Perhaps a larger issue at hand is the matter of Canadian energy security and economic sovereignty.
The picture now emerging is of Chinese and American companies harvesting our bitumen, using Chinese and American labour to extract it, and building the pipelines to transport it back to their own countries to refine it (where the real jobs are), along with the profits from the whole operation. Moreover, we’re only a trade deal away from it being illegal to stop exporting oil to China once we’ve started. We’ve already sacrificed much of our resource and economic sovereignty under NAFTA and the privately controlled American corporation, NERC, which we’ve empowered to regulate our public energy system. Now we’re talking about recently retired American soldiers coming up here to build our oil infrastructure, which is more than a little unsettling.

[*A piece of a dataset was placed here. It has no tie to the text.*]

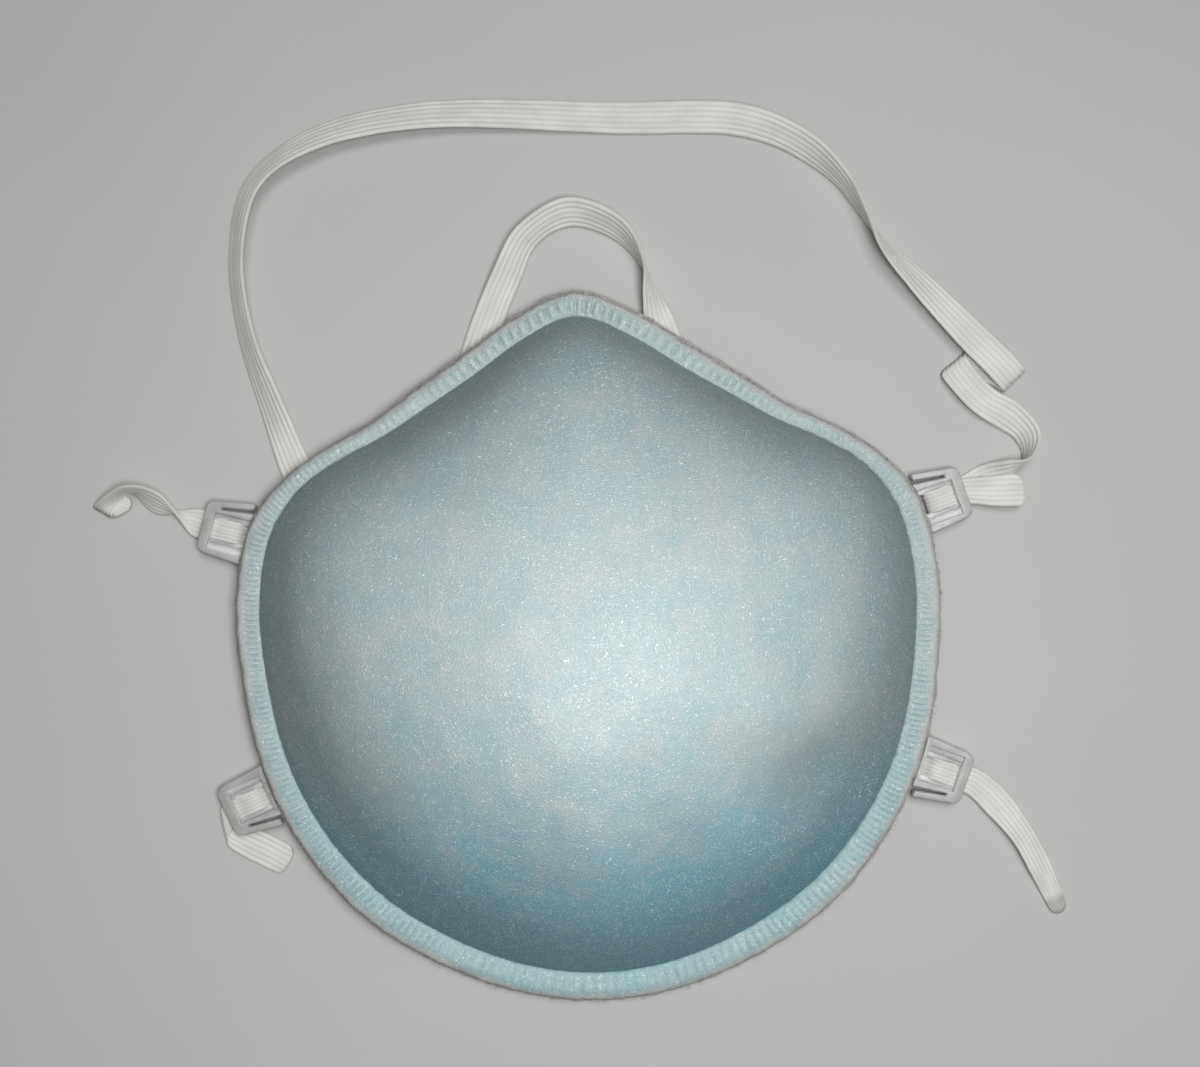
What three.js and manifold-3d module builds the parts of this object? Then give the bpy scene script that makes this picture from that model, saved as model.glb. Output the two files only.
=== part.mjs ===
// Disposable cup respirator, lying on a surface with its dome up and its two elastic straps loose.
// Millimetres, +Z up, +Y towards the nose, +X towards the right as seen from the front.
// The origin is on the surface, under the middle of the rim and its buckles.

import * as THREE from 'three';
import { ParametricGeometry } from 'three/addons/geometries/ParametricGeometry.js';
import { mergeVertices } from 'three/addons/utils/BufferGeometryUtils.js';
import Module from 'manifold-3d';

const wasm = await Module();
wasm.setup();

// ---- driving dimensions -------------------------------------------------------------------

const CUP_HEIGHT = 50;        // top of the dome above the surface
const CUP_WALL = 2;           // thickness of the moulded fabric
const APEX_Y = -8;            // the top of the dome lies a little towards the chin
const APEX_ROUND = 0.22;      // how far the rounding of the top reaches, as a share of the way down
const BELLY = [59, 60];       // half axes of the oval that the dome's contours tend to above the rim
const BELLY_REACH = 0.3;      // share of the way down where the contours start to take the rim's outline
const RIM_LIFT = 3;           // the rim rides this high on its buckles and straps
const CHIN_DIP = [134, 158];  // bearings between which the rim comes down to the surface

const FLANGE_INSET = 2.6;     // edge of the moulded flange, in from the rim's outer edge
const FLANGE_BOTTOM = 1.5;    // above the underside of the rim
const FLANGE_TOP = 3.0;

const STRAP_THICKNESS = 0.8;
const STRAP_EDGE = 0.3;       // width of the rounded edge of a strap
const STRAP_STEP = 4.5;       // longest step along a strap

const RIM_SEGMENTS = 108;
const SHELL_SEGMENTS = 84;
const DOME_STEPS = 12;
const LINING_STEPS = 10;

// Outer edge of the rim. The nose is at bearing 0, the chin at 180, and both sides are alike.
// [bearing, radius, width of the ribbed band]
const OUTLINE = [
  [0, 66.0, 4.6],
  [10, 62.9, 4.8],
  [20, 59.4, 4.7],
  [32, 57.8, 4.2],
  [42, 58.3, 3.7],
  [50, 61.1, 3.5],
  [58, 64.5, 3.7],
  [66, 66.8, 4.3],
  [78, 66.4, 4.7],
  [92, 64.8, 4.8],
  [115, 64.9, 5.2],
  [145, 65.4, 5.6],
  [180, 66.2, 5.5],
];

// Slope of the dome from its top down to the rim: height falls as (1 - u^crown)^wall, with u = 0
// at the top.
// [bearing, crown, wall]
const DOME = [
  [0, 1.5, 0.56],
  [45, 1.65, 0.55],
  [90, 1.9, 0.72],
  [140, 1.6, 0.8],
  [180, 1.5, 0.8],
];

// Soft dents and ridges of the dome: [x, y, height, spread in x, spread in y]
const RELIEF = [
  [38, -26, -3.0, 10, 9],     // dent low on the right
  [-40, -26, -1.6, 12, 12],   // shallow dent low on the left
  [0, -38, 1.6, 9, 18],       // ridge down to the chin
  [24, 37, -1.4, 10, 9],      // hollows beside the nose
  [-24, 37, -1.4, 10, 9],
];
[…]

Finally, in addition to the hollowing out of the “jobs” argument, the macro-economic impacts of expanded pipelines and Tar Sands development have been questioned by the likes of Official Opposition Leader Thomas Mulcair, economist and former ICBC CEO Robyn Allan, and the Organization for Economic Cooperation and Development.
Thus, when Stephen Harper and his minions declare the Enbridge pipelines would be good for “the economy”, we must ask the key question: “Whose economy?” US veterans, Chinese migrant workers, China itself and the mostly-foreign shareholders of multinational corporations? Check.
The public of BC and Canada? Not so much.